Am I really so childish that I want to cling desperately to the last threads of my youth? Am I really so selfish that I’m unwilling to give that up? Am I really so immature that I’d do whatever it took to be accepted again? To feel like a part of it again?
And the weird thing is, I don’t regret graduating early and leaving everyone. But somehow, I feel like I should still be able to be a part of the group after I’m gone. Pretty stupid of me.

So as I grow closer to my college friends, I drift apart from high school ones. I’ve been home 5 days. I have seen exactly one person in a context other than a school visit. I have spent (what I would consider) quality time with only that one person.
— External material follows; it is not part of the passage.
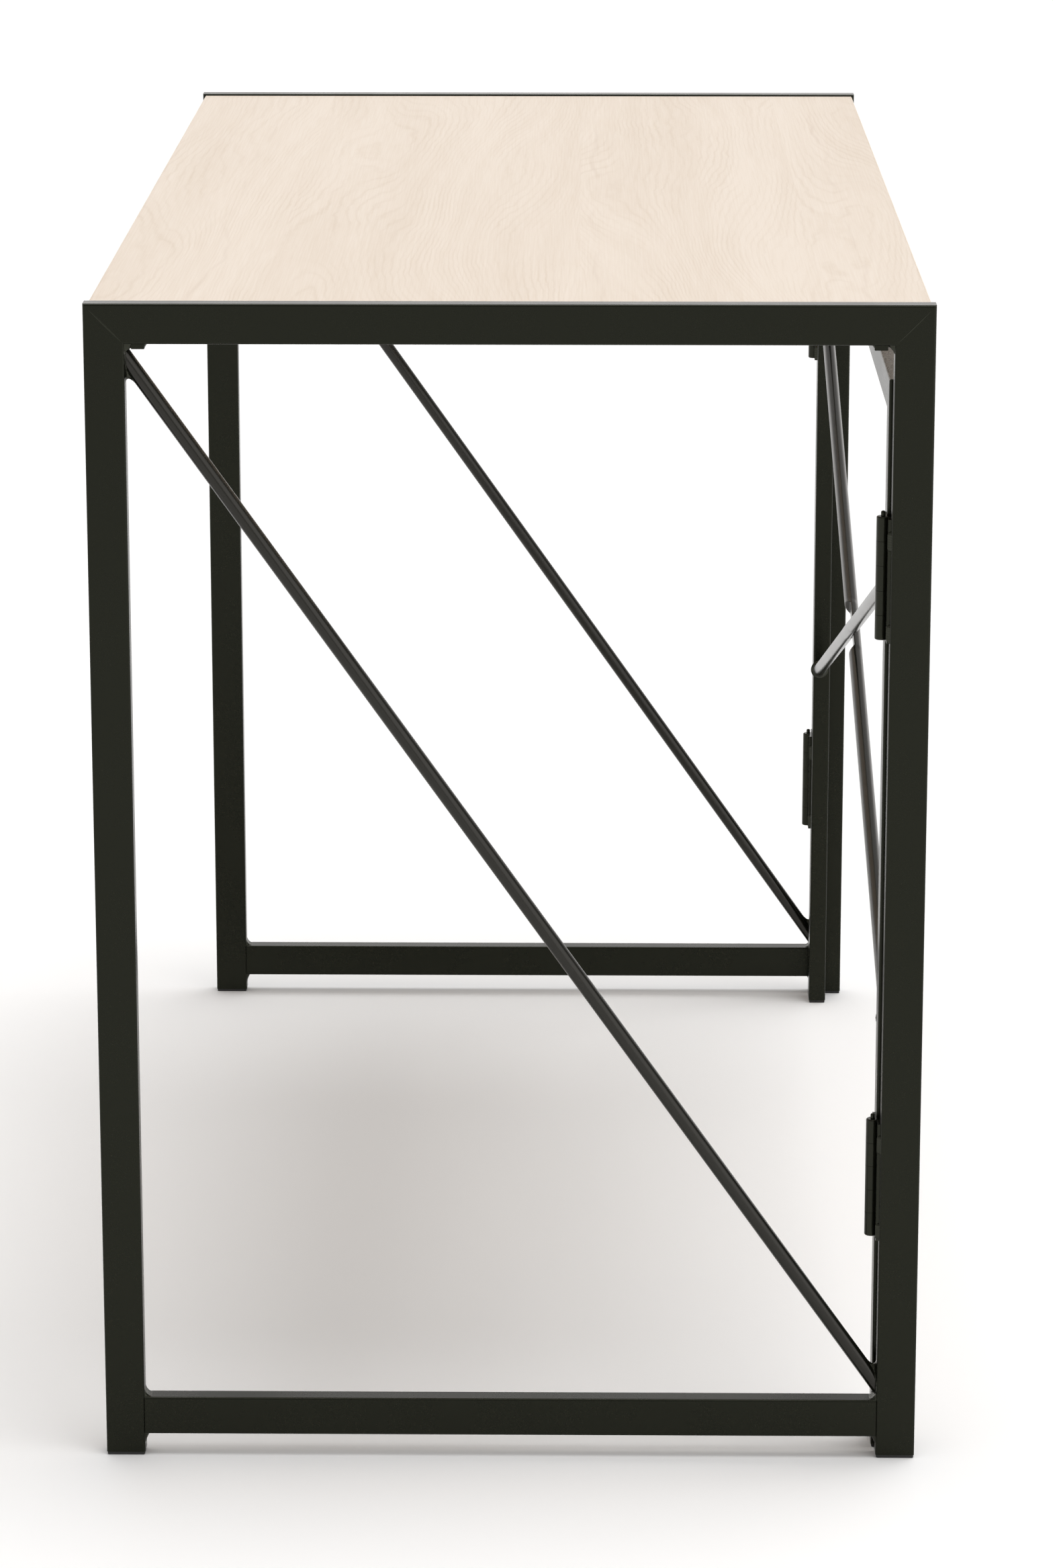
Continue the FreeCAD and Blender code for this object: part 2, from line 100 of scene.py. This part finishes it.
def make_light():
    """Plain soft studio light: a pale room with a bright low wall beyond the table's far end, a wide
    soft key from above, and a large weak softbox beside the camera, on the rear frame's side."""
    world = bpy.data.worlds.new("studio")
    scene.world = world
    world.use_nodes = True
    tree = world.node_tree

    def add(kind, *values, operation=None):
        node = tree.nodes.new("ShaderNode" + kind)
        if operation:
            node.operation = operation
        for index, value in enumerate(values):
            if isinstance(value, bpy.types.NodeSocket):
                tree.links.new(value, node.inputs[index])
            else:
                node.inputs[index].default_value = value
        return node

    split = add("SeparateXYZ", add("TexCoord").outputs["Generated"])
    to_far_end = add("Math", split.outputs["X"], -0.5, 0.5, operation="MULTIPLY_ADD").outputs[0]
    far = add("Math", to_far_end, FAR_POWER, operation="POWER").outputs[0]
    height = add("Math", split.outputs["Z"], operation="ABSOLUTE").outputs[0]
    low = add("MapRange", height, *WALL_TOP, 1.0, 0.0)
    low.interpolation_type = "SMOOTHSTEP"
    wall = add("Math", far, low.outputs["Result"], operation="MULTIPLY").outputs[0]
    level = add("Math", far, WORLD_FAR, WORLD_BASE, operation="MULTIPLY_ADD").outputs[0]
    level = add("Math", wall, WORLD_WALL, level, operation="MULTIPLY_ADD").outputs[0]
    back = tree.nodes["Background"]
    back.inputs["Color"].default_value = STUDIO_WHITE
    tree.links.new(level, back.inputs["Strength"])

    key = bpy.data.lights.new("soft_key", "SUN")
    key.energy = KEY_ENERGY
    key.angle = KEY_SPREAD
    lamp = bpy.data.objects.new("soft_key", key)
    lamp.rotation_euler = KEY_TURN
    scene.collection.objects.link(lamp)

    softbox = bpy.data.lights.new("softbox", "AREA")
    softbox.shape = "RECTANGLE"
    softbox.size, softbox.size_y = SOFTBOX_SIZE
    softbox.energy = SOFTBOX_POWER
    lamp = bpy.data.objects.new("softbox", softbox)
    lamp.location = SOFTBOX_PLACE
    lamp.rotation_mode = "QUATERNION"
    lamp.rotation_quaternion = (SOFTBOX_AIM - lamp.location).to_track_quat("-Z", "Y")
    lamp.visible_camera = False
    scene.collection.objects.link(lamp)
    scene.view_settings.view_transform = "Standard"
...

She wasn’t even from my high school; she was a friend I’ve had since before 4th grade.
I am only home for another ~2 weeks.
I don’t want to lose my high school friends. Many of them helped me through some of the worst times in my life last year, and continue to be there for me this year when needed. But I feel like I am. I feel unwanted, alienated.
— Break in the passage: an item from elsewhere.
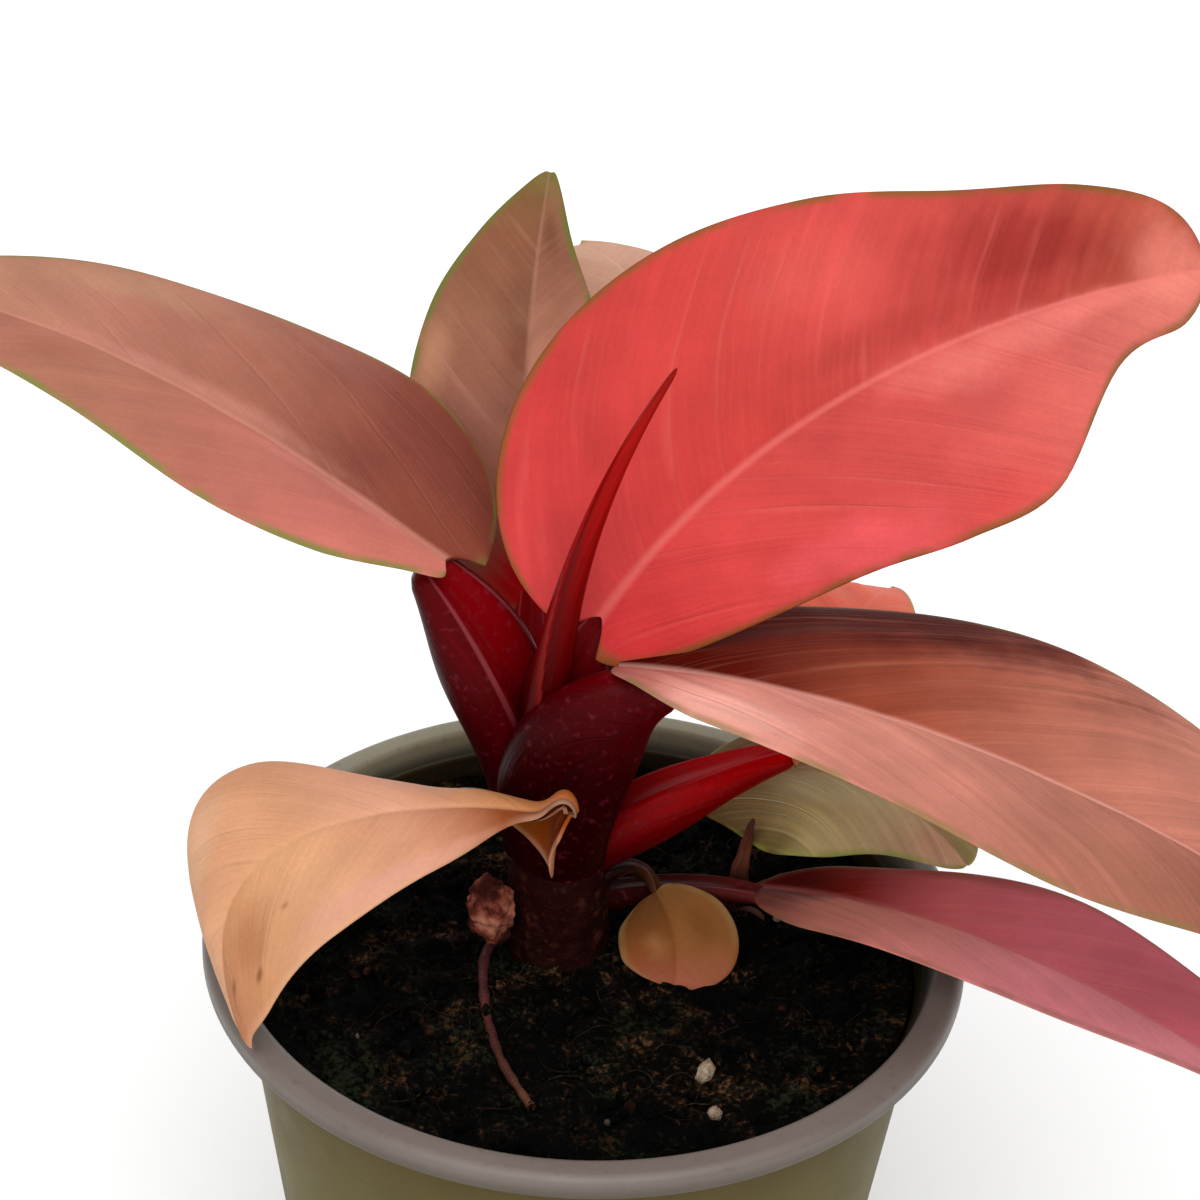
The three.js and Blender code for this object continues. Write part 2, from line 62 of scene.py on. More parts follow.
# The pot, turned from a profile. A low band runs round the wall between two shares of its height, and the
# mouth steps out over the wall by a width and height. Edges that turn by more than the crease, in degrees,
# stay sharp.
POT = {
    "height": 88,
    "lip_radius": 52.5,
    "lip_drop": 3.4,
    "mouth_radius": 48.1,
    "wall_top": 47.6,
    "foot_radius": 36.8,
    "wall": 1.2,
    "wall_rings": 26,
    "floor": 1.4,
    "lip_round": 1.5,
    "lip_edge": 0.7,
    "lip_fillet": 0.5,
    "mouth_round": 1,
    "mouth_step": (0.25, 1.2),
    "neck_drop": 2.5,
    "band": 0.12,
    "band_span": (0.86, 0.9),
    "foot_round": 0.6,
    "channel_inner": 19,
    "channel_outer": 32,
    "channel_rise": 1.8,
    "drain_radius": 3.2,
    "drains": 6,
    "drain_sides": 40,
    "crease": 35,
    "sides": 160,
}

# Radius of the small ring that closes a turned solid at its axis
AXIS = 0.05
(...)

This entry, like most of my rants, has no real point, so I will conclude it with something entirely unrelated-lyrics from That’s Where It Is (Carrie Underwood).

In the circles I’ve been running, I’ve covered many miles. I could search forever for what’s right before my eyes.
Just when I thought I’d found it, it was nothing like I’d planned. When I wrapped my heart around it, it slipped right through my hands.
Here with you I feel it. Close my eyes and see it.
In a midnight talk, in a morning kiss, when I’m in your arms that’s where it is.
When we’re tangled up and can’t resist, when we feel that rush that’s where it is.
That’s where it is.

4 thoughts on “Insert Creative Title Here

  1. That does suck. But at least if you’re actually getting closer to college friends, you’re not doing too badly? Change happens, but at least it doesn’t have to be change for the worse. And also you have friends to lose; better to have loved and lost [etc].
    Oddly going back to high school I feel like I belong more now than I did then, but that’s more because I was always out of place while there. Makes me regret not having friends for the last 18 years.
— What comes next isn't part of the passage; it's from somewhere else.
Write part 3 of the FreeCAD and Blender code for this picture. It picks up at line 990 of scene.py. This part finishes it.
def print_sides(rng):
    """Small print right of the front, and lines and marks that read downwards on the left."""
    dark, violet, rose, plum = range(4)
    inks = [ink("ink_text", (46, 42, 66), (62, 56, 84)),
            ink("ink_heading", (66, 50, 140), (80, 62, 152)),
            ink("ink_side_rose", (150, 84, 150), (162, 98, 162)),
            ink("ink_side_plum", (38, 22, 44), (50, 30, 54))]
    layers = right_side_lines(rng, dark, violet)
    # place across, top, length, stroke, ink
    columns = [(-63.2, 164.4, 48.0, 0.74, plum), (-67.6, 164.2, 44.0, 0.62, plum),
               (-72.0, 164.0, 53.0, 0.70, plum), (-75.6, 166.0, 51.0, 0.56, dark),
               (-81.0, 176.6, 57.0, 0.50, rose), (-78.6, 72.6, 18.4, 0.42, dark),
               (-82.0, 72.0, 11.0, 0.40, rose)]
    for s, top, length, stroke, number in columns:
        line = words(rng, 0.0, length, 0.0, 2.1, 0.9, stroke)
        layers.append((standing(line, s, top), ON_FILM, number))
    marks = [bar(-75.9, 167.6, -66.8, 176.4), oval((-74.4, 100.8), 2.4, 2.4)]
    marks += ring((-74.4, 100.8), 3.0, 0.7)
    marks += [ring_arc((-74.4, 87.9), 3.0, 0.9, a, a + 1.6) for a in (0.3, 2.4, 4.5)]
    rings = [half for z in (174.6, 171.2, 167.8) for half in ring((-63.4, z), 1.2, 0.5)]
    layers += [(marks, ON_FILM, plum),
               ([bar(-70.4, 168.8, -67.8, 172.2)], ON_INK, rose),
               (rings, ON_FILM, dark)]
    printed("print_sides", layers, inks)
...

  2. Well I don’t know you well at all, but as far as the Academy goes, there may be some solace in that you don’t have the pain of experiencing the degeneration of it all first hand. Many of the seniors who have left were the ones who really believed in the old Academy. There are a few of us sophomores such as myself who believe in it, and there are some freshmen who do as well. But many of us are regarded as far too idealistic for the harsh reality that the PPA no longer has any chance of really existing. Be glad that you don’t have to share that pain as much. And as the person above has said, this is a chance to get closer to your college friends while you can.

  3. That’s not quite fair.
    I experienced more than my fair share of the degredation, and I also really believed in the old Academy. I just wanted out of there ASAP when I realized how things were going… which is the entire reason I graduated a year early.
    I don’t have to share the pain that much? Ask anyone in my real graduating class (’05) about whether or not we “shared the pain.”
    No offense, but you don’t remember what the Academy was like. You couldn’t have. The real Academy died after our freshman year.

  4. True, I don’t remember. What I do know of was what I saw when I came and shadowed before my freshman year. I would not be surprised to learn things were even more different when you were there, from what I saw. But by the same token, there was little sense that the Academy was gone. Especially this year, I became fully aware of the state of things, and it all seemed to lose shape. Of course you would know more of the Academy than myself, but there is little sense in bickering over it. The point is, whatever is left of it is drying up, and people such as myself as the few people left who have half a mind to do anything about it–that is, what little we may be able to do.